==== DATASET EXTRACT ====

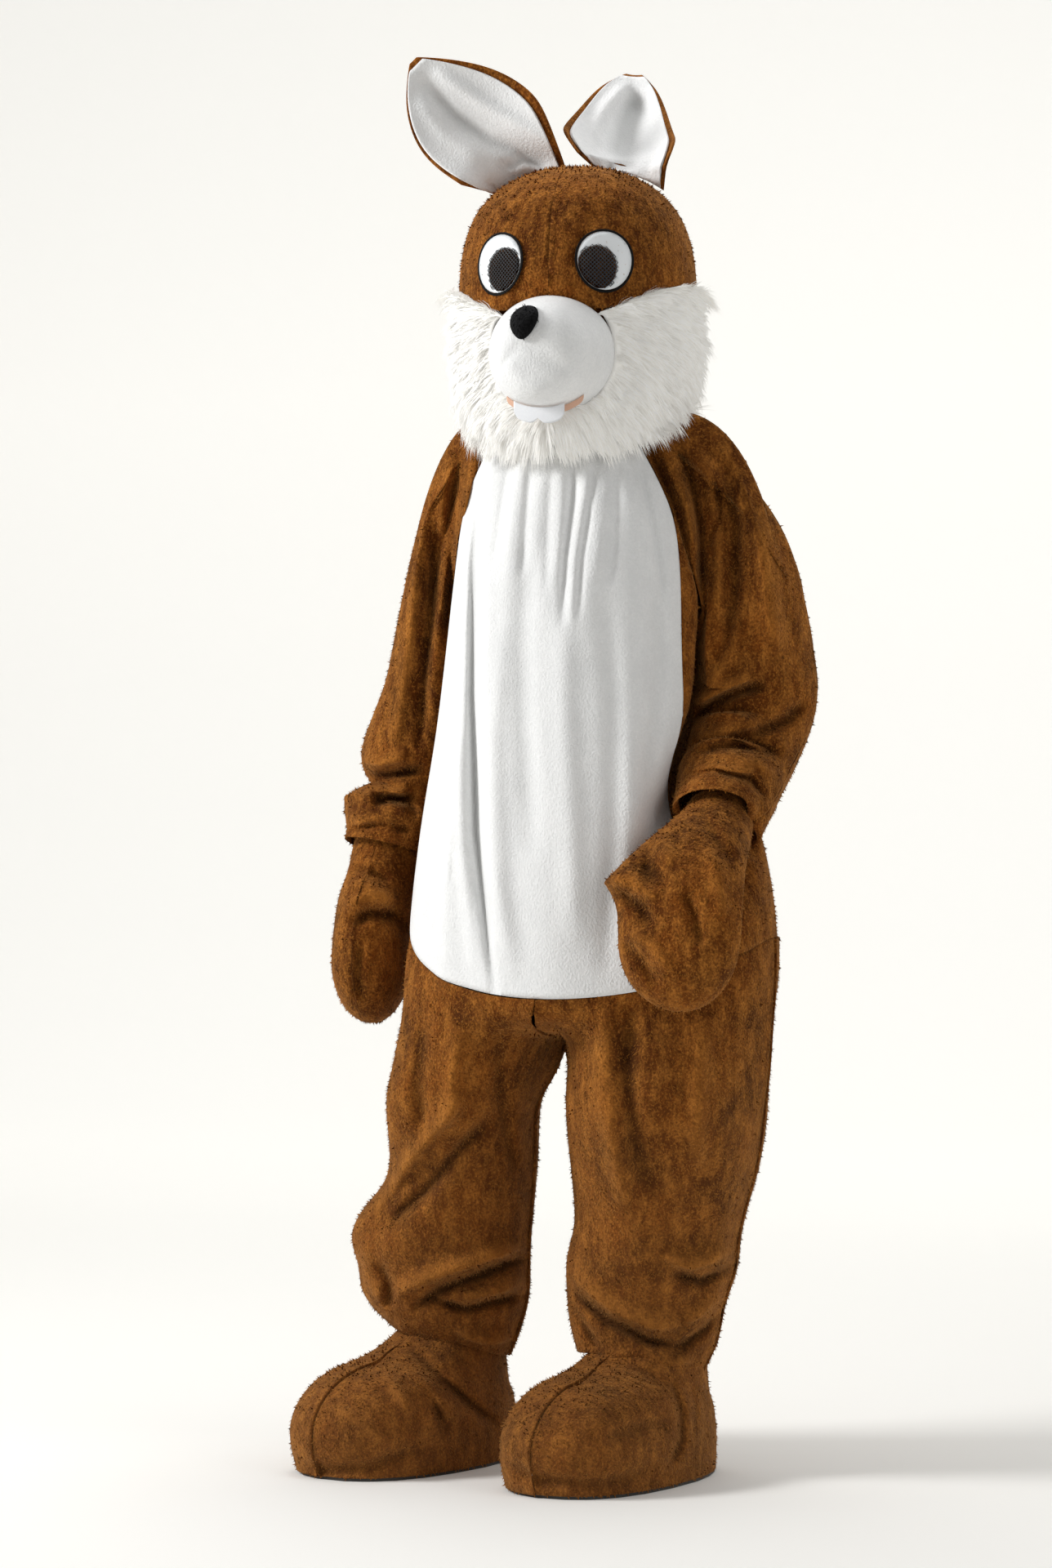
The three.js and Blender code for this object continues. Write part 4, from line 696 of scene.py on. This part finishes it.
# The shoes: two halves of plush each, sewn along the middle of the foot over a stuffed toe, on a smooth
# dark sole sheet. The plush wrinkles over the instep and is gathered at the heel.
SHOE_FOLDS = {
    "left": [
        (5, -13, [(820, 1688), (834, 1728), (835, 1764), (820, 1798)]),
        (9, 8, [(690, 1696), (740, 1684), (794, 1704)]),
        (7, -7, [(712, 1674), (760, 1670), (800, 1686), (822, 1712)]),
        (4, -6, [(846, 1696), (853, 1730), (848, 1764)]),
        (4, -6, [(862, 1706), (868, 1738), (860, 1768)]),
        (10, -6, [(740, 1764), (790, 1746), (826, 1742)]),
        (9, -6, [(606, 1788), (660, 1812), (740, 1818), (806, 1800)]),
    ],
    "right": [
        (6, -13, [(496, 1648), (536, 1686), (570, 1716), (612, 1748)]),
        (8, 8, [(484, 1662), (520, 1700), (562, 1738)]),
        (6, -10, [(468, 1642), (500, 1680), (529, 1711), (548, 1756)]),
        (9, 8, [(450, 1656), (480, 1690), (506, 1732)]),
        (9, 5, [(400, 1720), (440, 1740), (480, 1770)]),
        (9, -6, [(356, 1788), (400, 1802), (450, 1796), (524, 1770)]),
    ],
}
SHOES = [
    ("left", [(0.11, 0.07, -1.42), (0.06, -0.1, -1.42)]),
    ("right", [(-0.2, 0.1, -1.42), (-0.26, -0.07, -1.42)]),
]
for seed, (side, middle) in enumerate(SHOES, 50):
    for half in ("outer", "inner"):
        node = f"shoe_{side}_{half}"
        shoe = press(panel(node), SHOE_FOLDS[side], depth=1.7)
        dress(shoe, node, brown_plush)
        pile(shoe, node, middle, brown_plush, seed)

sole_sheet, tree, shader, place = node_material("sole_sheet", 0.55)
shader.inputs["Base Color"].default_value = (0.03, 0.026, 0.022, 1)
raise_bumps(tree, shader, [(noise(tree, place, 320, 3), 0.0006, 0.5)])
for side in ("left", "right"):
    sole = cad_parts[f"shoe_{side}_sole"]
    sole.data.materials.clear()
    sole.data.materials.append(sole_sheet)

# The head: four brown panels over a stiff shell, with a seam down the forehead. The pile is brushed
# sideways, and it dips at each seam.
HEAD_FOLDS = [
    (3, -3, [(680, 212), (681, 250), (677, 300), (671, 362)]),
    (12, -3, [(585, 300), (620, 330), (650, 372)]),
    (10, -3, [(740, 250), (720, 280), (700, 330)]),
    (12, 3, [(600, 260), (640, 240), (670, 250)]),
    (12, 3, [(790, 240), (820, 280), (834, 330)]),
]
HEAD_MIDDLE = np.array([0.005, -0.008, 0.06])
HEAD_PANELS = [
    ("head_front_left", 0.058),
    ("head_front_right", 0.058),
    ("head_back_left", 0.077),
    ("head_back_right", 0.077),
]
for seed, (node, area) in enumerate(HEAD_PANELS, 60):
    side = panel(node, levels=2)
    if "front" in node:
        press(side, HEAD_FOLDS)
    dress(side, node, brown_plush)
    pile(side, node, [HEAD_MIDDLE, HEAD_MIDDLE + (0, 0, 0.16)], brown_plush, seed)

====

EXERCISE DESCRIPTION => Go through the listing and copy all of it exactly.

FINAL RESULT =>
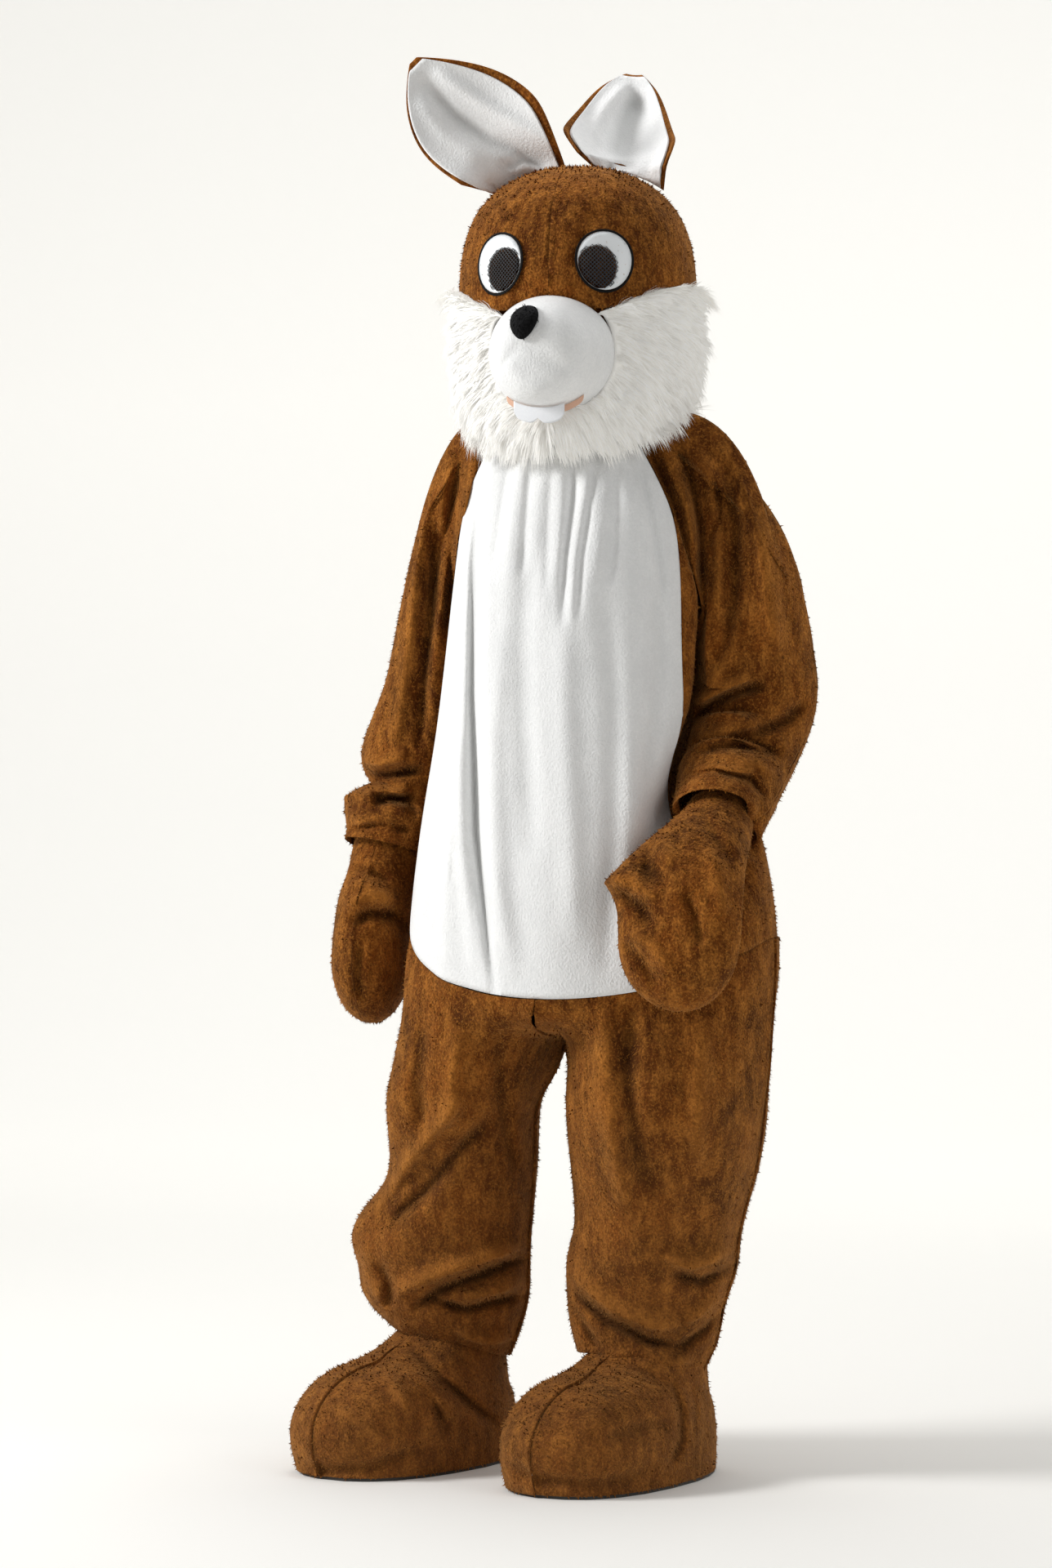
The three.js and Blender code for this object continues. Write part 4, from line 696 of scene.py on. This part finishes it.
# The shoes: two halves of plush each, sewn along the middle of the foot over a stuffed toe, on a smooth
# dark sole sheet. The plush wrinkles over the instep and is gathered at the heel.
SHOE_FOLDS = {
    "left": [
        (5, -13, [(820, 1688), (834, 1728), (835, 1764), (820, 1798)]),
        (9, 8, [(690, 1696), (740, 1684), (794, 1704)]),
        (7, -7, [(712, 1674), (760, 1670), (800, 1686), (822, 1712)]),
        (4, -6, [(846, 1696), (853, 1730), (848, 1764)]),
        (4, -6, [(862, 1706), (868, 1738), (860, 1768)]),
        (10, -6, [(740, 1764), (790, 1746), (826, 1742)]),
        (9, -6, [(606, 1788), (660, 1812), (740, 1818), (806, 1800)]),
    ],
    "right": [
        (6, -13, [(496, 1648), (536, 1686), (570, 1716), (612, 1748)]),
        (8, 8, [(484, 1662), (520, 1700), (562, 1738)]),
        (6, -10, [(468, 1642), (500, 1680), (529, 1711), (548, 1756)]),
        (9, 8, [(450, 1656), (480, 1690), (506, 1732)]),
        (9, 5, [(400, 1720), (440, 1740), (480, 1770)]),
        (9, -6, [(356, 1788), (400, 1802), (450, 1796), (524, 1770)]),
    ],
}
SHOES = [
    ("left", [(0.11, 0.07, -1.42), (0.06, -0.1, -1.42)]),
    ("right", [(-0.2, 0.1, -1.42), (-0.26, -0.07, -1.42)]),
]
for seed, (side, middle) in enumerate(SHOES, 50):
    for half in ("outer", "inner"):
        node = f"shoe_{side}_{half}"
        shoe = press(panel(node), SHOE_FOLDS[side], depth=1.7)
        dress(shoe, node, brown_plush)
        pile(shoe, node, middle, brown_plush, seed)

sole_sheet, tree, shader, place = node_material("sole_sheet", 0.55)
shader.inputs["Base Color"].default_value = (0.03, 0.026, 0.022, 1)
raise_bumps(tree, shader, [(noise(tree, place, 320, 3), 0.0006, 0.5)])
for side in ("left", "right"):
    sole = cad_parts[f"shoe_{side}_sole"]
    sole.data.materials.clear()
    sole.data.materials.append(sole_sheet)

# The head: four brown panels over a stiff shell, with a seam down the forehead. The pile is brushed
# sideways, and it dips at each seam.
HEAD_FOLDS = [
    (3, -3, [(680, 212), (681, 250), (677, 300), (671, 362)]),
    (12, -3, [(585, 300), (620, 330), (650, 372)]),
    (10, -3, [(740, 250), (720, 280), (700, 330)]),
    (12, 3, [(600, 260), (640, 240), (670, 250)]),
    (12, 3, [(790, 240), (820, 280), (834, 330)]),
]
HEAD_MIDDLE = np.array([0.005, -0.008, 0.06])
HEAD_PANELS = [
    ("head_front_left", 0.058),
    ("head_front_right", 0.058),
    ("head_back_left", 0.077),
    ("head_back_right", 0.077),
]
for seed, (node, area) in enumerate(HEAD_PANELS, 60):
    side = panel(node, levels=2)
    if "front" in node:
        press(side, HEAD_FOLDS)
    dress(side, node, brown_plush)
    pile(side, node, [HEAD_MIDDLE, HEAD_MIDDLE + (0, 0, 0.16)], brown_plush, seed)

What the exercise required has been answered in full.